ENGL 546A -- Quarter 2013

Fashion & Modernism Burstein TTh 11:30-1:20 13758

Fashion and Modernism

"It is only shallow people who do not judge by appearances." –Oscar Wilde

It is arguable that to be modern is to be in, or a, fashion. Perhaps as a result, from Baudelaire to Woolf, modernists have been invested in fashion. "Fashion and Modernism" examines some aspects in the constellation of English and European sartorial culture circa the mid-nineteenth century through the 1930s, with a few dips into America, and accessories. "Fashion" in this context means both clothing and style, and while a major motif of the course is the consumption of female fashion, we will also explore the history of the dandy, theories of ornamentation, emergent forms of urbanism, spatiality, and embodiment. Topics will include shopping/the rise of the department store; anti-ornament and anti-fashion; the flâneur/flâneuse; fashion of the historical avant-garde, and literary and visual archival instances foregrounding the fashion industry.
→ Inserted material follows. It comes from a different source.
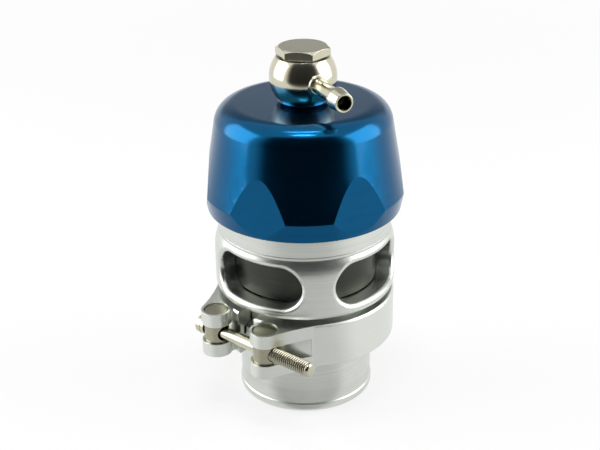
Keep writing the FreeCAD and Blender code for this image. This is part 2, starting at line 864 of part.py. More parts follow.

Readings will range from the literary, the contextual, the theoretical, and the sociological(ish).

"F&M" is a reading-intensive seminar. Students will be responsible for one class presentation and a final paper employing some archival historical material from the modernist era, for instance culling from a period Vogue.

NOTE: Students are strongly urged to have taken at least one previous course in British, American, or European modernism. The methodology will be an historical one focused on the specified time period; this class does not deal with contemporary fashion. Prior to the first class, have (re)read Andreas Huyssen, "Mass Culture as Woman" from After the Great Divide, and make a dent in Zola's Au Bonheur des dames (The Ladies’ Paradise), in the Nelson translation. All readings will be in English.